Insgesamt verfolgen die deutschen Behörden einen Ansatz, der sowohl präventive als auch repressive Maßnahmen gegen den Extremismus vereint. So unterstützt die Bundesregierung verschiedene Projekte zur Extremismusprävention und Demokratieförderung. Auch bietet beispielsweise die Beratungsstelle "Radikalisierung" des BAMF eine Anlaufstelle für Ratsuchende, die befürchten, dass eine Person in ihrem Umfeld sich islamistisch radikalisiert.

Gegen Drittstaatsangehörige, die als Gefahr für die öffentliche Sicherheit eingestuft werden, setzen die Migrations- und Sicherheitsbehörden verschiedene aufenthaltsrechtliche und aufenthaltsbeendende Maßnahmen um. Je nach Schwere der Gefahr, die von der Person ausgeht, kommen unterschiedliche Maßnahmen in Frage: Ausweisung, Nicht-Verlängerung des Aufenthaltstitels, Rücknahme und Widerruf des Aufenthaltstitels, Abschiebung, Aufenthaltsüberwachung, Verbot und Beschränkung der politischen Betätigung sowie Einreise- und Aufenthaltsverbote.

Herausforderungen

Insbesondere bei der Rückführung von Drittstaatsangehörigen, die eine Gefahr für die öffentliche Sicherheit darstellen, sehen die zuständigen Behörden größere rechtliche Herausforderungen, wenn zum Beispiel Reisedokumente fehlen oder Bedenken bestehen, dass die Person im Land der Rückkehr aufgrund des Abschiebungsgrundes gefoltert wird. Zum Teil werden im letzteren Fall diplomatische Zusicherungen der Länder eingeholt. Darüber hinaus bestehen Herausforderungen beim Informationsaustausch. Kooperationsplattformen wie das GTAZ verfolgen das Ziel, die Zusammenarbeit noch weiter zu verbessern.

Kooperationen innerhalb der EU

Auf europäischer Ebene gibt es bislang keine mit dem GTAZ vergleichbaren Kommunikations- und Koordinationsplattformen, in denen die Migrationsbehörden und Sicherheitsbehörden der Mitgliedstaaten im Austausch miteinander stehen. So findet der Austausch zu sicherheitsrelevanten Aspekten im Zusammenhang mit Drittstaatsangehörigen zwischen Deutschland und anderen EU-Mitgliedstaaten bilateral statt.
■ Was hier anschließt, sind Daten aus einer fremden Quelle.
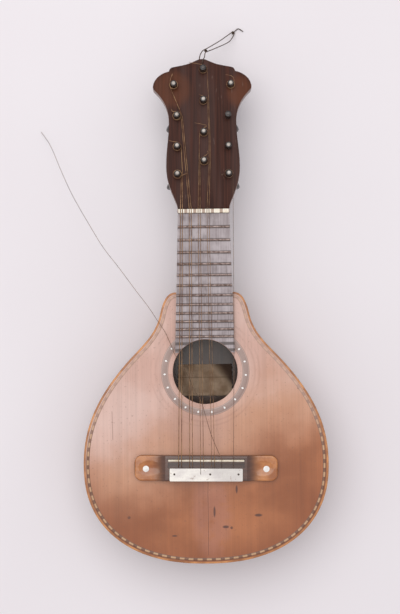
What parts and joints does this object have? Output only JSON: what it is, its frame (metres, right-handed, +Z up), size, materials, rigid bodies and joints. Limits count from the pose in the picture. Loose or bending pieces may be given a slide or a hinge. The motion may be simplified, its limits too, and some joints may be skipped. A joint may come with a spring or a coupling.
{
  "type": "bandurria",
  "caption": "Small plucked folk instrument with a rounded body, soundhole, paired metal strings, turning pegs through a tilted head, and a loose broken string",
  "frame": {"origin": "middle of the footprint, on the surface that the flat back rests on", "axes": "+Z up out of the soundboard, +Y from the tail towards the head, +X to the treble side"},
  "size_m": [0.3078, 0.5783, 0.0853],
  "materials": {
    "soundboard": "aged spruce under worn varnish",
    "body_wood": "varnished dark wood",
    "inner_wood": "raw wood",
    "binding": "orange-brown varnished strip",
    "inlay": "mosaic of light and dark wood and pearl",
    "neck_wood": "satin varnish",
    "head_veneer": "glossy dark reddish brown",
    "fretboard": "worn dark wood",
    "fret_metal": "dull worn metal",
    "bone": "aged bone",
    "pearl": "pearly white",
    "bridge_wood": "glossy orange-brown varnish",
    "peg_wood": "polished black, pale domed ends",
    "string_metal": "tarnished bronze wire",
    "twine": "dark brown twisted twine"
  },
  "bodies": {
    "root": {"soundboard": "soundboard", "back": "body_wood", "side_left": "body_wood", "side_right": "body_wood", "neck_block": "inner_wood", "tail_block": "inner_wood", "lining_top": "inner_wood", "lining_back": "inner_wood", "top_bar_upper": "inner_wood", "top_bar_lower": "inner_wood", "back_bar_upper": "inner_wood", "back_bar_lower": "inner_wood", "binding": "binding", "purfling": "inlay", "rosette": "inlay", "neck": "neck_wood", "head_veneer": "head_veneer", "fretboard": "fretboard", "fret_01": "fret_metal", "fret_02": "fret_metal", "fret_03": "fret_metal", "fret_04": "fret_metal", "fret_05": "fret_metal", "fret_06": "fret_metal", "fret_07": "fret_metal", "fret_08": "fret_metal", "fret_09": "fret_metal", "fret_10": "fret_metal", "fret_11": "fret_metal", "fret_12": "fret_metal", "nut": "bone", "saddle": "bone", "tie_plate": "pearl", "bridge_dot_left": "pearl", "bridge_dot_right": "pearl", "bridge": "bridge_wood", "string_1a": "string_metal", "string_1b": "string_metal", "string_2a": "string_metal", "string_2b": "string_metal", "string_3a": "string_metal", "string_3b": "string_metal", "string_4a": "string_metal", "string_4b": "string_metal", "string_6a": "string_metal", "loose_string": "string_metal", "hanging_cord": "twine"},
    "peg_left_1": {"peg_left_1": "peg_wood"},
    "peg_centre_1": {"peg_centre_1": "peg_wood"},
    "peg_right_1": {"peg_right_1": "peg_wood", "string_stub": "string_metal"},
    "peg_left_2": {"peg_left_2": "peg_wood"},
    "peg_centre_2": {"peg_centre_2": "peg_wood"},
    "peg_right_2": {"peg_right_2": "peg_wood"},
    "peg_left_3": {"peg_left_3": "peg_wood"},
    "peg_centre_3": {"peg_centre_3": "peg_wood"},
    "peg_right_3": {"peg_right_3": "peg_wood"},
    "peg_left_4": {"peg_left_4": "peg_wood"},
    "peg_centre_4": {"peg_centre_4": "peg_wood"},
    "peg_right_4": {"peg_right_4": "peg_wood"}
  },
  "joints": [
    {"name": "turn_left_1", "type": "hinge", "parent": "root", "child": "peg_left_1", "pos_m": [-0.0303, 0.23873, 0.06004], "axis": [0, 0.1305, 0.9914], "continuous": true},
    {"name": "turn_centre_1", "type": "hinge", "parent": "root", "child": "peg_centre_1", "pos_m": [0.0011, 0.25549, 0.05783], "axis": [0, 0.1305, 0.9914], "continuous": true},
    {"name": "turn_right_1", "type": "hinge", "parent": "root", "child": "peg_right_1", "pos_m": [0.0303, 0.23873, 0.06004], "axis": [0, 0.1305, 0.9914], "continuous": true},
    {"name": "turn_left_2", "type": "hinge", "parent": "root", "child": "peg_left_2", "pos_m": [-0.0271, 0.20522, 0.06445], "axis": [0, 0.1305, 0.9914], "continuous": true},
    {"name": "turn_centre_2", "type": "hinge", "parent": "root", "child": "peg_centre_2", "pos_m": [0.0011, 0.22168, 0.06229], "axis": [0, 0.1305, 0.9914], "continuous": true},
    {"name": "turn_right_2", "type": "hinge", "parent": "root", "child": "peg_right_2", "pos_m": [0.0271, 0.20522, 0.06445], "axis": [0, 0.1305, 0.9914], "continuous": true},
    {"name": "turn_left_3", "type": "hinge", "parent": "root", "child": "peg_left_3", "pos_m": [-0.0271, 0.1722, 0.0688], "axis": [0, 0.1305, 0.9914], "continuous": true},
    {"name": "turn_centre_3", "type": "hinge", "parent": "root", "child": "peg_centre_3", "pos_m": [0.0011, 0.18727, 0.06681], "axis": [0, 0.1305, 0.9914], "continuous": true},
    {"name": "turn_right_3", "type": "hinge", "parent": "root", "child": "peg_right_3", "pos_m": [0.0271, 0.1722, 0.0688], "axis": [0, 0.1305, 0.9914], "continuous": true},
    {"name": "turn_left_4", "type": "hinge", "parent": "root", "child": "peg_left_4", "pos_m": [-0.0271, 0.14246, 0.07271], "axis": [0, 0.1305, 0.9914], "continuous": true},
    {"name": "turn_centre_4", "type": "hinge", "parent": "root", "child": "peg_centre_4", "pos_m": [0.0011, 0.15664, 0.07085], "axis": [0, 0.1305, 0.9914], "continuous": true},
    {"name": "turn_right_4", "type": "hinge", "parent": "root", "child": "peg_right_4", "pos_m": [0.0271, 0.14246, 0.07271], "axis": [0, 0.1305, 0.9914], "continuous": true}
  ]
}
Durch die Weiterentwicklung des Schengener Informationssystems (SIS) soll allerdings eine Datenbank geschaffen werden, mithilfe derer ab dem Jahr 2022 asyl- und teilweise auch aufenthaltsrechtliche Entscheidungen auf europäischer Ebene zugänglich sein werden.

Das Working Paper 86 ist im Rahmen des Europäischen Migrationsnetzwerkes bearbeitet worden.